Bakın kafalara çakılmış inanç kalıpları bilinçaltında nasıl karşılık buluyor ve bizi nasıl ters köşeye yatırıyor?
Bu konuyu açıklığa kavuşturmak için paradan yola çıktım, insanların sahip olmak istediği ancak çoğunun -ironik bir şekilde- sahip olamadığı kavramdan…
* ‘Para, dürüst yollardan kazanılmaz!’
(Çok param olursa bana ‘namussuz’ derler; aman olmasın!)
* ‘Para kazanmak için çok çalışmak gerekir!’
(Demek ki yorucu; kendimi bu kadar hırpalamama gerek yok!)
* ‘Para insanı yoldan çıkarır!’
(Param olursa ”ahlakı bozulur bunun,” derler; bunu göze alamam!)
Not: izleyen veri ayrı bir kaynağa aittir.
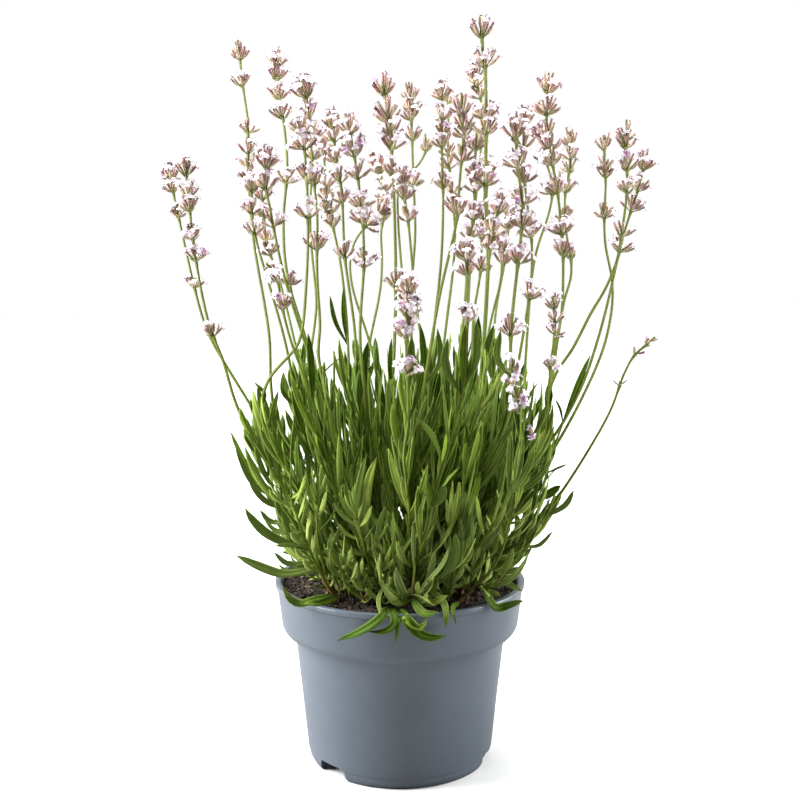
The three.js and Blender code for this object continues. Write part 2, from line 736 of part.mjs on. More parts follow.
shoots.forEach((shoot, index) => {
  const length = shoot.line.getLength();
  const flowering = shoot.whorls.length > 0;
  const first = flowering ? lowLeaf + (index * 7) % 30 : lowLeaf / 2;
  const last = flowering ? first : length - 4;
  for (let pair = 0; pair < shoot.leafPairs; pair += 1) {
    const up = first + (last - first) * pair / Math.max(1, shoot.leafPairs - 1);
    const turn = index * leavesTurn + pair * Math.PI / 2;
    const rise = (lowLeafSpread - highLeafSpread) * pair / shoot.leafPairs;
    const spread = flowering ? flowerLeafSpread : lowLeafSpread - rise;
    addLeaf(shoot, up / length, turn, leafLength, spread);
    addLeaf(shoot, up / length, turn + Math.PI, leafLength, spread);
  }
  addPiece(shoot.name, shoot.body.solid, shoot.material);
});

export default object;
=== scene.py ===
import math
import random
from functools import partial

import bpy
import numpy as np
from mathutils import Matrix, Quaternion, Vector, noise


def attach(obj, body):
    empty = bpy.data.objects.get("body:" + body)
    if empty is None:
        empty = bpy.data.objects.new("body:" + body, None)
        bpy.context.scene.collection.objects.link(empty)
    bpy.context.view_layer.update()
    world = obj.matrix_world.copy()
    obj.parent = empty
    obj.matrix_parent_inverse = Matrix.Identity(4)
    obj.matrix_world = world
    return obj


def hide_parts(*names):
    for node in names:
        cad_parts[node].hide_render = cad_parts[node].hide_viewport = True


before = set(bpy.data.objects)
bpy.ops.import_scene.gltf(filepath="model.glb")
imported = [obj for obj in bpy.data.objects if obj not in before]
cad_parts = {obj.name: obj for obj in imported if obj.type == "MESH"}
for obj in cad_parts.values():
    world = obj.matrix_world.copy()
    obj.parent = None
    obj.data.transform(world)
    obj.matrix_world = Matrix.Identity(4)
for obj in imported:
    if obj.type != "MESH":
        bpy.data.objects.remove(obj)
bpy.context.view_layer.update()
MM = 0.001

# Potted lavender: a flowering clump in a plastic nursery pot. Metres, +Z up, the pot's axis at
# the origin. Every flower stem and leafy shoot follows the line of its own CAD node. The low
# shoots round the foot of the clump are drawn in this script, and stand for the crown.

# ---- sizes, in millimetres unless a line says otherwise ----

# The viewer: where the eye is, how far it looks down, and the lens on its sensor
EYE = (0, -704, 314)
LOOK_DOWN = math.radians(7.8)
LENS = 54
SENSOR = 36

# How bright the white room is behind the viewer and behind the pot
ROOM_FRONT = 0.05
ROOM_BACK = 1.0

# The soft lights, in metres: name, place, height of the spot they face, size, and power
LIGHTS = [
    ("left_light", (-1.3, 0.02, 0.6), 0.15, (0.9, 1.5), 80),
    ("right_light", (1.3, 0.05, 0.55), 0.15, (0.7, 1.4), 36),
    ("top_light", (-0.15, 0.05, 1.6), 0.2, (0.9, 0.9), 28),
]

# The floor's shade as it looks and as it throws light back, and its size in metres
FLOOR_SEEN = (0.95, 0.95, 0.95, 1)
FLOOR_LIT = (0.32, 0.32, 0.32, 1)
FLOOR_SIZE = 8

# The pot's height, its raised floor's upper and under side, and the radius of its flat middle
POT_HEIGHT = 110
FLOOR_TOP = 10.6
FLOOR_UNDER = 9.0
FLOOR_MIDDLE = 40

# The pot's outline, outside and then inside: radius, height, and how far the corner is rounded
POT_OUTSIDE = [
    (53.5, 0, 1.0), (55.3, 3.0, 1.4), (55.4, 6.4, 0.0), (56.0, 6.8, 0.15), (63.5, 79.4, 1.0),
    (69.5, 80.4, 0.5), (71.2, 83.5, 1.4), (73.8, 106.4, 0.4), (75.0, 107.0, 0.5),
    (75.0, POT_HEIGHT, 0.9),
]
POT_INSIDE = [
    (71.6, POT_HEIGHT, 0.9), (70.2, 107.6, 0.4), (69.0, 84.1, 0.6), (61.9, 80.4, 0.6),
    (53.6, FLOOR_TOP, 1.5),
]
POT_UNDERSIDE = [(51.3, 0, 0.4), (51.6, FLOOR_UNDER, 1.0)]
POT_SIDES = 160

# Soil dust inside the rim, in metres: the heights over which it grows and goes again, and the
# radii over which it ends
DUST_GROWS = (0.1005, 0.1040)
DUST_GOES = (0.1045, 0.1085)
DUST_ENDS = (0.0708, 0.0714)

# The water slots: turns in degrees, size, rounding, and how much wider they are at the foot
SLOT_TURNS = (-46.5, 73.5, -166.5)
SLOT_SIZE = (20, 14, 8)
SLOT_ROUNDING = 3
SLOT_FLARE = 1.15

# The drain holes: how many, their radius, and the radius of the ring they lie on
DRAIN_HOLES = 6
DRAIN_RADIUS = 4
DRAIN_RING = 36

# Soil: its outline from the foot up, how far its middle rises, and its loose crumbs, of which
# a share is long
SOIL_FOOT = (51.8, 11.0)
SOIL_SIDE = [(61.3, 80.7), (68.1, 84.5)]
SOIL_EDGE = 69.4
SOIL_TOP = 105.6
SOIL_SIDES = 180
SOIL_RINGS = 56
SOIL_RISE = 1.6
CRUMBS = 3200
CRUMB_SIZES = (1.0, 2.7)
CRUMB = (1.0, 1.0, 0.75)
LONG_CRUMB = (2.6, 0.6, 0.5)
LONG_CRUMBS = 0.12

# How coarse and how high the clods, lumps and grains of the soil are, at a level of the noise
SOIL_LUMPS = [(3, 11, 1.5), (7, 3.6, 1.0), (1, 1.3, 0.55)]

# Bark: the grid it is grown on, its smoothing, and how coarse and deep its lumps and cracks are
BARK_GRID = 0.8
BARK_SMOOTHING = 6
BARK_LUMPS = (6, 0.9)
BARK_CRACKS = (1.9, 0.8)

# Stems: their rods, radius at the foot and how much thinner the top is, and the buried foot
STEM_SIDES = 8
STEM_GROOVE = 0.86
STEM_STEP = 4.0
STEM_RADIUS = 1.15
STEM_TAPER = 0.55
STEM_FOOT = 1.6

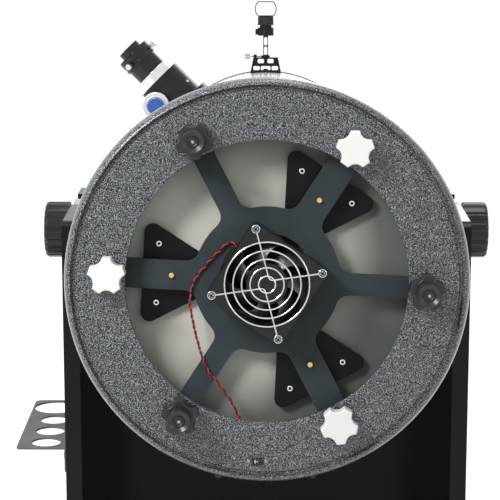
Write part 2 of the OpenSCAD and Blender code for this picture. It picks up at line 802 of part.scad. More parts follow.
module fan_frame() color("#161618") {
    fan_frame_turn() difference() {
        union() {
            difference() {
                slab_y(fan_rear_y, cell_rear_y) round_rect(fan_w, fan_w, fan_corner_r);
                rod_y(fan_bore_r, fan_rear_y - 1, cell_rear_y + 1);
            }
            rod_y(motor_r + 1, cell_rear_y - motor_seat_t, cell_rear_y);
            for (a = [10, 130, 250]) around(a)
                block([motor_r, cell_rear_y - motor_seat_t, -3], [fan_bore_r + 1, cell_rear_y, 3]);
        }
        rod_y(2 + snug, cell_rear_y - motor_seat_t - 1, cell_rear_y + 1);
        for (x = [-1, 1] * fan_hole / 2, z = [-1, 1] * fan_hole / 2) translate([x, 0, z])
            rod_y(fan_screw_r + seat, fan_rear_y - 1, cell_rear_y + 1);
    }
}

blade_count = 7;

module fan_rotor() color("#1a1a1c") fan_frame_turn() {
    hub_front = cell_rear_y - motor_seat_t - loose;
    rod_y(motor_r, fan_rear_y + 1.5, hub_front);
    rod_y(2, hub_front - tiny, cell_rear_y - 0.5);
    middle = (fan_rear_y + 1.5 + hub_front) / 2;
    half_blade = (hub_front - fan_rear_y) * 0.53;
    blade_reach = sqrt(pow(fan_bore_r - 0.9, 2) - pow(half_blade * sin(38) + 0.8, 2));
    for (k = [1:blade_count]) around(360 / blade_count * k) translate([0, middle, 0])
        rotate([38, 0, 0]) block([motor_r - 1, -half_blade, -0.8], [blade_reach, half_blade, 0.8]);
}

// Wire guard: rings on two bent wires that end in an eyelet at each corner
guard_r = fan_bore_r - 0.5;
eyelet_r = 3.2;
elbow_off = 4;
wire_sink = guard_wire * 0.3;
fan_head_y = guard_y - guard_wire / 2 - wire_sink - seat;

module wire_ring(r) rotate([-90, 0, 0]) rotate_extrude() translate([r, 0]) circle(guard_wire / 2, $fn = 16);

module straight_wire(a, b) translate([a.x, 0, a.y])
    around(atan2(b.y - a.y, b.x - a.x)) rod_x(guard_wire / 2, 0, norm(b - a));

module fan_guard() color("#b4b7ba") fan_frame_turn() translate([0, guard_y, 0]) {
    for (k = [1:guard_rings]) translate([0, -wire_sink - guard_wire * 0.55, 0])
        wire_ring(guard_r * k / guard_rings);
    for (z = [-1, 1]) {
        elbow = [0, z * elbow_off];
        translate([0, -wire_sink, elbow.y]) sphere(guard_wire / 2 + 0.1, $fn = 24);
        for (x = [-1, 1]) {
            corner = [x, z] * fan_hole / 2;
            translate([corner.x, 0, corner.y]) wire_ring(eyelet_r);
            translate([0, -wire_sink, 0])
                straight_wire(elbow, corner - (corner - elbow) / norm(corner - elbow) * (eyelet_r - 0.3));
        }
    }
}

module fan_screws() color("#8d8f92") {
    tube_frame() at_fan_screws() {
        rod_y(3.6, fan_head_y - 2, fan_head_y);
        rod_y(fan_screw_r, fan_head_y - tiny, cell_front_y + 1);
    }
    jack_frame() at_jack_screws() {
        rod_y(2.1, -1.4, 0);
        rod_y(jack_screw_r, -tiny, face_t + jack_plate_t + 1);
    }
}

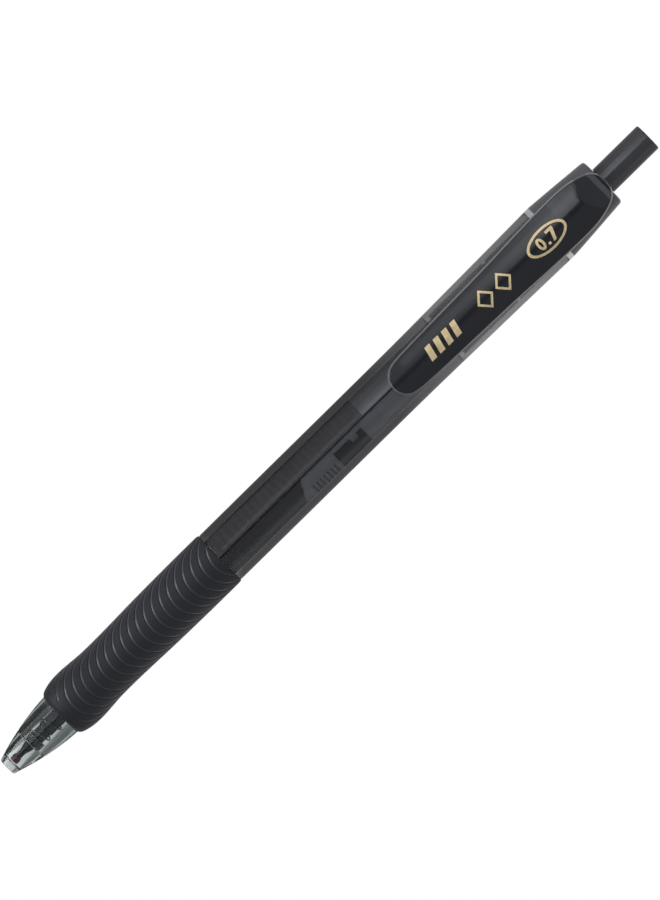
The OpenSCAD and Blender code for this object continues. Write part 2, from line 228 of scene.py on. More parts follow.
def skin(loops, closed=True):
    """Faces from each loop to the next, and from the last one to the first when closed."""
    after = loops[1:] + loops[:1] if closed else loops[1:]
    return [face for one, two in zip(loops, after) for face in strip(one, two)]


def lathe(outline, segments, shape=None):
    """Vertices and faces of a closed outline of (x, r) turned about the pen's centre line.
    shape(x, r, angle) may move each point."""
    verts = []
    rings = []
    for x, r in outline:
        if r < 1e-6:
            rings.append([len(verts)] * segments)
            verts.append(mm(x, 0, 0))
            continue
        rings.append(list(range(len(verts), len(verts) + segments)))
        for k in range(segments):
            a = TAU * k / segments
            px, pr = shape(x, r, a) if shape else (x, r)
            verts.append(mm(px, pr * math.sin(a), pr * math.cos(a)))
    return verts, skin(rings)


def merge(*parts):
    """Several (verts, faces) as one."""
    verts = []
    faces = []
    for v, f in parts:
        base = len(verts)
        verts.extend(v)
        faces.extend([[i + base for i in face] for face in f])
    return verts, faces


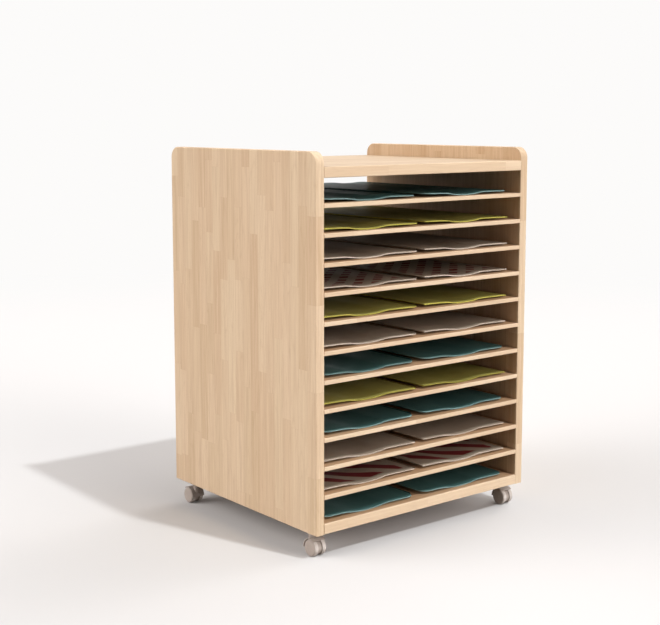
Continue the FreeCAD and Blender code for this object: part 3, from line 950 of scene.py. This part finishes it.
# (noise from, noise to, result from, result to)
FLOW_SHARE = (0.35, 0.7, 0.0, 0.55)
NYLON_ROUGHNESS = (0.3, 0.7, 0.40, 0.50)
NYLON_RELIEF = 0.14
NYLON_GLOSS = 0.45


def nylon(name, dusted_and_lit_by=None):
    """Satin moulded nylon: a fine spark texture and faint flow marks. Dust with
    painted light changes its colour, and dust its roughness."""
    material, s = new_recipe(name)
    place = s.object_place()
    flow = s.noise(place, *FLOW_NOISE)
    spark = s.noise(place, *SPARK_NOISE)
    colour = s.mix(s.spread(flow, *FLOW_SHARE), NYLON, NYLON_SHADE)
    rough = s.spread(flow, *NYLON_ROUGHNESS)
    if dusted_and_lit_by:
        colour, rough = dusted_and_lit_by(s, place, colour, rough)
    surface(s, colour, rough, spark, NYLON_RELIEF, FINE_DEPTH, {"Specular IOR Level": NYLON_GLOSS})
    return material


dress([corner + "_caster_housing" for corner in CORNERS], nylon("housing_nylon"))

# ---------------------------------------------------------------------------
# Caster wheels
# Two hollow nylon wheels to a caster, plain discs outside with a pressed-in hub
# cap, open and hubbed on the side of the web, turning freely on the axle.
# ---------------------------------------------------------------------------
WHEEL_STEPS = 72
WHEEL_OUTER_ROUND = 0.0036
WHEEL_OUTER_STEPS = 8
WHEEL_INNER_ROUND = 0.0008
WHEEL_INNER_STEPS = 4
WHEEL_RIM = 0.003
WHEEL_FACE = 0.003
WHEEL_HUB_RADIUS = 0.0045
WHEEL_BORE_RADIUS = 0.00205
WHEEL_BORE_CAP = 0.0015
HUB_CAP_RADIUS = 0.0062
HUB_CAP_GROOVE = 0.00025
SHARP_ARRIS = math.radians(32)
TREAD_WITHIN = 0.0002
# Floor dust on the tread, made lighter than the nylon as painted light
TREAD_DUST_AND_PAINTED_LIGHT = (0.680, 0.650, 0.625)
DUST_AND_LIGHT_EVERYWHERE = 0.6
DUST_AND_LIGHT_IN_SCUFFS = 0.35
DUST_ROUGHNESS = 0.3
SCUFF_NOISE = (260.0, 4.0, 0.65)
SCUFF_START = 0.42
SCUFF_FULL = 0.66


def dust_and_painted_light(s, place, colour, rough):
    """Floor dust, lighter than the nylon as painted light, where the attribute "tread" says that
    the wheel runs on the floor.
    """
    tread = s.attribute("tread")
    scuff = s.spread(s.noise(place, *SCUFF_NOISE), SCUFF_START, SCUFF_FULL)
    dust_and_light = s.math("ADD", s.math("MULTIPLY", scuff, DUST_AND_LIGHT_IN_SCUFFS), DUST_AND_LIGHT_EVERYWHERE)
    dusted_and_lit = s.math("MULTIPLY", tread, dust_and_light)
    rough = s.math("ADD", rough, s.math("MULTIPLY", dusted_and_lit, DUST_ROUGHNESS))
    return s.mix(dusted_and_lit, colour, TREAD_DUST_AND_PAINTED_LIGHT), rough


def bow(radius, depth, size, start, end, steps):
    """Points of a rounded arris in the wheel's section, from one angle to another."""
    angles = [math.radians(start + (end - start) * step / steps) for step in range(steps + 1)]
    return [(radius + size * math.cos(angle), depth + size * math.sin(angle)) for angle in angles]


def wheel_section(radius, width):
    """(distance from the axle, depth from the web side) round the wheel's section."""
    groove = HUB_CAP_GROOVE
    outer, inner = WHEEL_OUTER_ROUND, WHEEL_INNER_ROUND
    section = [(0.0, width), (HUB_CAP_RADIUS - groove, width), (HUB_CAP_RADIUS, width - groove)]
    section += [(HUB_CAP_RADIUS + groove, width - groove), (HUB_CAP_RADIUS + 2 * groove, width)]
    section += bow(radius - outer, width - outer, outer, 90, 0, WHEEL_OUTER_STEPS)
    section += bow(radius - inner, inner, inner, 0, -90, WHEEL_INNER_STEPS)
    section += [(radius - WHEEL_RIM, 0.0), (radius - WHEEL_RIM, width - WHEEL_FACE)]
    section += [(WHEEL_HUB_RADIUS, width - WHEEL_FACE), (WHEEL_HUB_RADIUS, 0.0)]
    section += [(WHEEL_BORE_RADIUS, 0.0), (WHEEL_BORE_RADIUS, width - WHEEL_BORE_CAP)]
    section += [(0.0, width - WHEEL_BORE_CAP)]
    return section


def turned_wheel(name, node, web_x):
    """The wheel's section turned about its axle, facing away from the web."""
    low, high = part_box(node)
    facing = 1 if low[0] > web_x else -1
    start_x = low[0] if facing > 0 else high[0]
    middle_y, middle_z = (low[1] + high[1]) / 2, (low[2] + high[2]) / 2
    radius = (high[2] - low[2]) / 2
    work = bmesh.new()
    tread = work.verts.layers.float.new("tread")
    rings = []
    for distance, depth in wheel_section(radius, high[0] - low[0]):
        steps = WHEEL_STEPS if distance > 0 else 1
        ring = []
        for step in range(steps):
            angle = 2 * math.pi * step / WHEEL_STEPS
            across, up = distance * math.cos(angle), distance * math.sin(angle)
            vert = work.verts.new((start_x + facing * depth, middle_y + across, middle_z + up))
            vert[tread] = 1.0 if distance > radius - TREAD_WITHIN else 0.0
            ring.append(vert)
        rings.append(ring)
    for one, other in zip(rings, rings[1:]):
        for step in range(WHEEL_STEPS):
            after = (step + 1) % WHEEL_STEPS
            around = [one[step % len(one)], one[after % len(one)],
                      other[after % len(other)], other[step % len(other)]]
            work.faces.new(list(dict.fromkeys(around)))
    bmesh.ops.recalc_face_normals(work, faces=work.faces)
    mesh = bpy.data.meshes.new(name)
    work.to_mesh(mesh)
    work.free()
    for face in mesh.polygons:
        face.use_smooth = True
    mesh.set_sharp_from_angle(angle=SHARP_ARRIS)
    piece = bpy.data.objects.new(name, mesh)
    bpy.context.scene.collection.objects.link(piece)
    return piece


wheel_nylon = nylon("wheel_nylon", dust_and_painted_light)
for corner in CORNERS:
    low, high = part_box(corner + "_caster_plate")
    for side in ("outer", "inner"):
        body = f"{corner}_wheel_{side}"
        wheel = turned_wheel(f"{corner}_{side}_wheel", body, (low[0] + high[0]) / 2)
        wheel.data.materials.append(wheel_nylon)
        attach(wheel, body)
        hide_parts(body)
* ‘Azıcık aşım, kaygısız başım!’
(Fazlasına gerek yok; ben kuru maaşa talim edeyim, kafam rahat olsun!)
* ‘Para aslanın ağzında hatta midesinde!’
(Ben onu oradan nasıl alırım; zor iş. Boşver, olmayıversin!)
* ‘Paran mı var derdin var!’
(Aman olmasın; durup dururken huzurumu kaçırmaya gerek yok şimdi!)
* ‘İşler durgun, piyasada para da yok zaten!’
(Para işini kıvıramıyorum; piyasaya çamur atayım bari!)
* ‘Parası olanın dini imanı olmaz!’
(Aman param olmasın; ”dinden imandan çıktı,” derler şimdi, nemelazım!)
İş bununla da bitmiyor; çoğu kişi paranın ne olduğunu ve aslında ne anlama geldiğini bile bilmiyor, ona nasıl sahip olsun?
Örneğin, kağıt para dediğimiz şey aslında pamuktan yapılıyor; şaşırdınız değil mi?